The result has often gone far beyond bureaucratic confusion, and has, at times, inflicted painful and unexpected consequences on people’s lives.
“It’s not something that appreciates these young children and was certainly done in a `ready, fire, aim’ way, obviously,” said Republican Sen. Bob Corker of Tennessee, describing the administration’s immigration policy. “There was no preparation for it.”
Trump implemented a major new policy this spring with no apparent plan or new resources to handle the influx of people who would be detained and prosecuted as a result. When a public outcry ensued, the administration could not answer basic questions about it. Trump then changed the way the policy worked — leaving officials within the administration and at the border confused on how to enact the changes. Plus, it took several days for the government to say how it planned to reunite families and where the separated children were located.
Trump’s struggles on immigration follow his failure last year to repeal the so-called Obamacare law, a central tenet of GOP orthodoxy since President Barack Obamasigned it into law in 2010, and the president’s uneven implementation of his travel ban, which will be the subject of a Supreme Court ruling this week. New tariffs have strained relationships with European and North American allies and his Middle East peace plan is still under development amid a standoff with the Palestinians after he said the decades-old problem wouldn’t be hard to solve.
Trump has often mused since the 2016 presidential campaign that it would be “so easy” to pass a sweeping immigration law and construct a “big, beautiful” border wall, paid for by Mexico. Earlier this week, he tweeted that his Democratic leadership adversaries in Congress, Sen. Chuck Schumer of New York and Rep. Nancy Pelosi of California, would be “forced to do a real deal, so easy, that solves this long time problem.”
But the upcoming week could offer fresh evidence that the reality of governing is much more challenging.
Republicans are seeking to steer an immigration bill through the House despite skepticism among conservatives and uncertainty about Trump’s commitment to the plan. The president told House Republicans he was “1,000 percent” behind their effort last week but then suggested just three days later on Twitter that Republicans wait until after the fall midterm elections.
Rep. Michael McCaul, R-Texas, the chairman of the House Homeland Security Committee, said he received assurances from the White House during the weekend that Trump was “still 100 percent behind us.” But the fate of the bill remains in doubt and it remains unclear if House Republicans could pass a narrower version that would only address the separation of children and their families.
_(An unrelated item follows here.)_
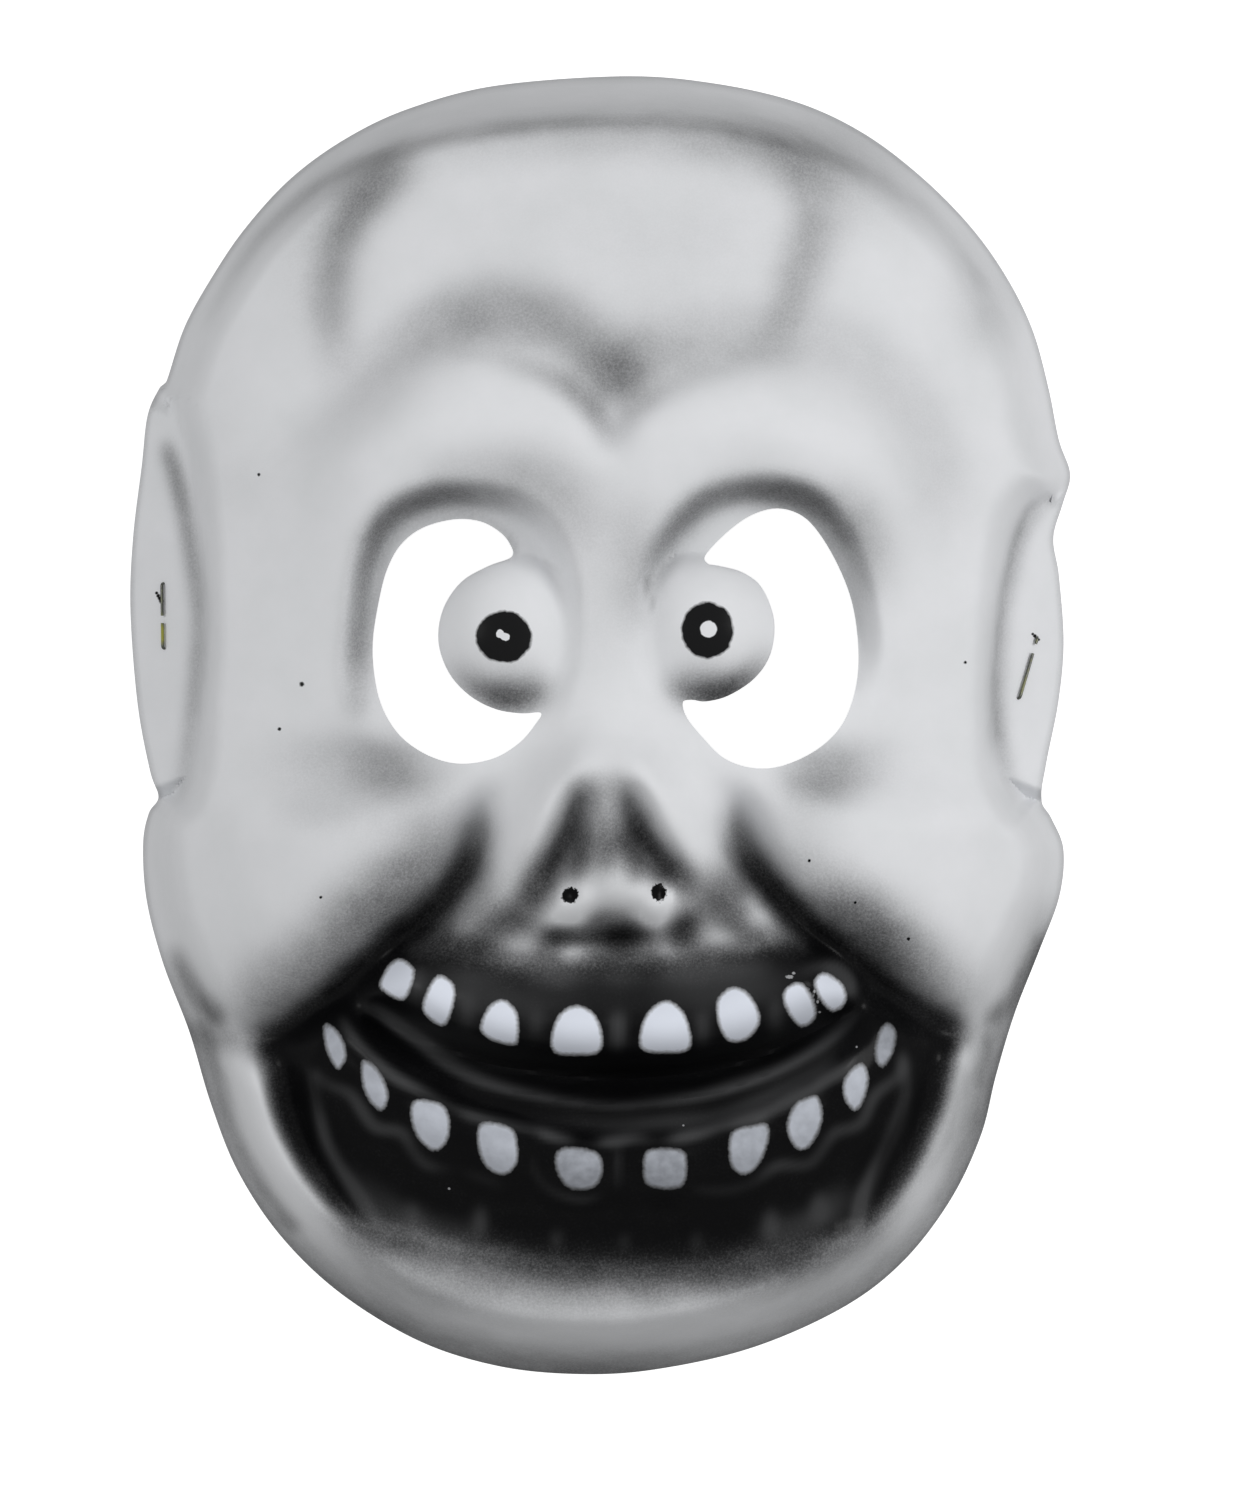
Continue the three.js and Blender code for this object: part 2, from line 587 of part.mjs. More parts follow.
for (const staple of STAPLES) {
  const steel = new THREE.MeshStandardMaterial({ color: 0x8a7f5a, roughness: 0.4, metalness: 0.9 });
  const mesh = new THREE.Mesh(stapleGeometry(), steel);
  mesh.name = staple.name;
  const frame = stapleFrame(staple);
  frame.add(mesh);
  group.add(frame);
}

export default group;
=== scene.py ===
# %% [markdown]
# # A skull mask pressed from foam
# The mask is one sheet of white foam, about two millimetres thick. The factory warms it, presses it over a
# form, cuts out the rim and the eye holes and sprays it with black. This lesson builds it in the same order:
# the pressed shape, the cut edges, the spray, the painted teeth and eyes, then the two staples.
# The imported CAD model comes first, because everything here has to lie where its solids lie.

import math

import bmesh
import bpy
import numpy as np
from mathutils import Matrix, Vector


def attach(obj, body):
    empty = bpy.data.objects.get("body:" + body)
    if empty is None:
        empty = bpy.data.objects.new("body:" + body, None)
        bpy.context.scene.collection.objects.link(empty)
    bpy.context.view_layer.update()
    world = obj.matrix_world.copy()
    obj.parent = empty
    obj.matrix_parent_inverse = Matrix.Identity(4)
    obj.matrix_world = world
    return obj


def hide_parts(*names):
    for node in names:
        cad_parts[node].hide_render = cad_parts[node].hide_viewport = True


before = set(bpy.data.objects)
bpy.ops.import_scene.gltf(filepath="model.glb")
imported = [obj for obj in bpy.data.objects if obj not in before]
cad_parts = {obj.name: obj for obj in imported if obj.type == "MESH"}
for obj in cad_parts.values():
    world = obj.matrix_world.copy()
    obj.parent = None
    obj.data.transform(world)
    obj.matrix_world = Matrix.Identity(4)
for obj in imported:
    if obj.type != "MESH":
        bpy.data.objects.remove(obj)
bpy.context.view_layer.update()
MM = 0.001                      # Blender's metres in a millimetre; the mask's own sizes are in millimetres

# %% [markdown]
# The picture looks straight down on the mask from far away, with its crown at the top. A real photographer
# would use a long lens for this. A camera eight metres up with a very long lens shows hardly any perspective,
# so the mask's outline and its nose come out at one scale. The lens follows from the height and from how
# much of the floor the picture's tall side takes in.

# %% Camera
PICTURE_TALL = 288.5            # of the floor, from the picture's bottom to its top
PICTURE_MIDDLE = (3.1, -4.8)
CAMERA_HEIGHT = 8000
SHARP_HEIGHT = 12               # the height at which the picture's scale is exact
SENSOR = 36
NEAREST_SEEN = 0.1              # in metres

camera_data = bpy.data.cameras.new("camera")
camera_data.sensor_width = SENSOR
camera_data.lens = SENSOR * (CAMERA_HEIGHT - SHARP_HEIGHT) / PICTURE_TALL
camera_data.clip_start = NEAREST_SEEN
camera = bpy.data.objects.new("camera", camera_data)
camera.location = Vector((*PICTURE_MIDDLE, CAMERA_HEIGHT)) * MM
bpy.context.scene.collection.objects.link(camera)
bpy.context.scene.camera = camera
print("the lens is", round(camera_data.lens), "mm long")

# %% [markdown]
# Nearly every line of the mask is a soft curve: its rim, the brow, the folds beside the mouth. One helper
# runs a smooth curve through a few chosen points, so that a curve is kept as a short list that can be
# changed by hand. A point may carry a third number, such as how hard the spray is pressed there, and the
# curve then blends that number as well.

# %% Curves through a few points
def curve_through(points, closed=False, steps=12):
    """Many points of the smooth curve that passes through the given ones."""
    p = np.array(points, float)
    if closed:
        p = np.vstack([p[-1:], p, p[:2]])
    else:
        p = np.vstack([2 * p[0] - p[1], p, 2 * p[-1] - p[-2]])
    t = (np.arange(steps) / steps)[:, None]
    spans = []
    for a, b, c, d in zip(p, p[1:], p[2:], p[3:]):
        bend = 2 * a - 5 * b + 4 * c - d + t * (3 * b - a - 3 * c + d)
        spans.append(b + 0.5 * t * (c - a + t * bend))
    if not closed:
        spans.append(p[-2:-1])
    return np.vstack(spans)


def inside_distance(x, y, ring):
    """How far inside a closed ring each place is. Outside it the distance is less than nought."""
    nearest = np.full(x.shape, np.inf)
    inside = np.zeros(x.shape, bool)
    for (ax, ay), (bx, by) in zip(ring, np.roll(ring, -1, axis=0)):
        dx, dy = bx - ax, by - ay
        t = np.clip(((x - ax) * dx + (y - ay) * dy) / (dx * dx + dy * dy), 0, 1)
        nearest = np.minimum(nearest, (x - ax - t * dx) ** 2 + (y - ay - t * dy) ** 2)
        crosses = (ay > y) != (by > y)
        inside ^= crosses & (x < ax + dx * (y - ay) / (dy if dy else 1))
    return np.where(inside, 1, -1) * np.sqrt(nearest)


print("a curve through three points has", len(curve_through([(0, 0), (1, 2), (3, 2)])), "points")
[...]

Confusion has lingered over Trump’s border policy, meanwhile. After a public uproar over the “zero tolerance” policy that led to more than 2,300 immigrant children being separated from their families near the Mexican border, the president signed an executive order last week for the children to be brought back together with their families. The order seeks to keep families together in detention instead of separating them while their legal cases are heard by the courts.
A 1997 landmark case known as the Flores settlement governs how children are handled in immigration custody and generally prevents the government from keeping them in detention, even with their parents, for more than 20 days. Trump is seeking to amend the agreement to allow for families to be detained indefinitely together. But Justice Department has said the 20-day policy remains in effect until Congress or the courts take action to change that.
That means if Congress fails to pass legislation or the courts decline to change the terms of the settlement, the administration could be forced to again separate the immigrant children from their parents in three weeks.
In the meantime, officials have issued conflicting signals over the state of the administration’s policy and some parents have said they don’t yet know where there children are.
Trump tweeted Sunday that the U.S. “cannot allow all of these people to invade our Country.” He said when someone attempts to enter illegally, “we must immediately, with no Judges or Court Cases, bring them back from where they came. Our system is a mockery to good immigration policy and Law and Order.”
The American Civil Liberties Union said that is both illegal and unconstitutional.
Trump also continued to blame Democrats in the Republican-controlled Congress, saying House Republicans could “easily pass” a strong border security bill, but it would still have to pass the Senate “and for that we need 10 Democrat votes, and all they do is RESIST.”
Sen. Jeff Flake, R-Ariz., a frequent Trump critic, said the problem was larger than a partisan fight.
“When the president says that and calls them clowns and losers, how does he expect the Democrats to sit down and work with Republicans on these issues? And so words matter. What the president says matters. And he ought to knock that off,” Flake said.
Paul Light, a professor of public service at New York University, said the federal government is not the “agile instrument” for policy that Trump seems to think it is.
“It’s very difficult to make a U-turn, then make another U-turn,” Light said, adding that’s exactly what Trump did last week in signing the executive order after he and other administration had insisted for days that their hands were tied and that only Congress had the power to step in and do something.
“He sees decisions like ordering at McDonald’s. You order, it comes, good-bye,” Light said. “That’s not the way government works.”
Corker spoke on CBS’ “Face the Nation,” McCaul spoke on “Fox News Sunday” and Flake appeared on ABC’s “This Week.”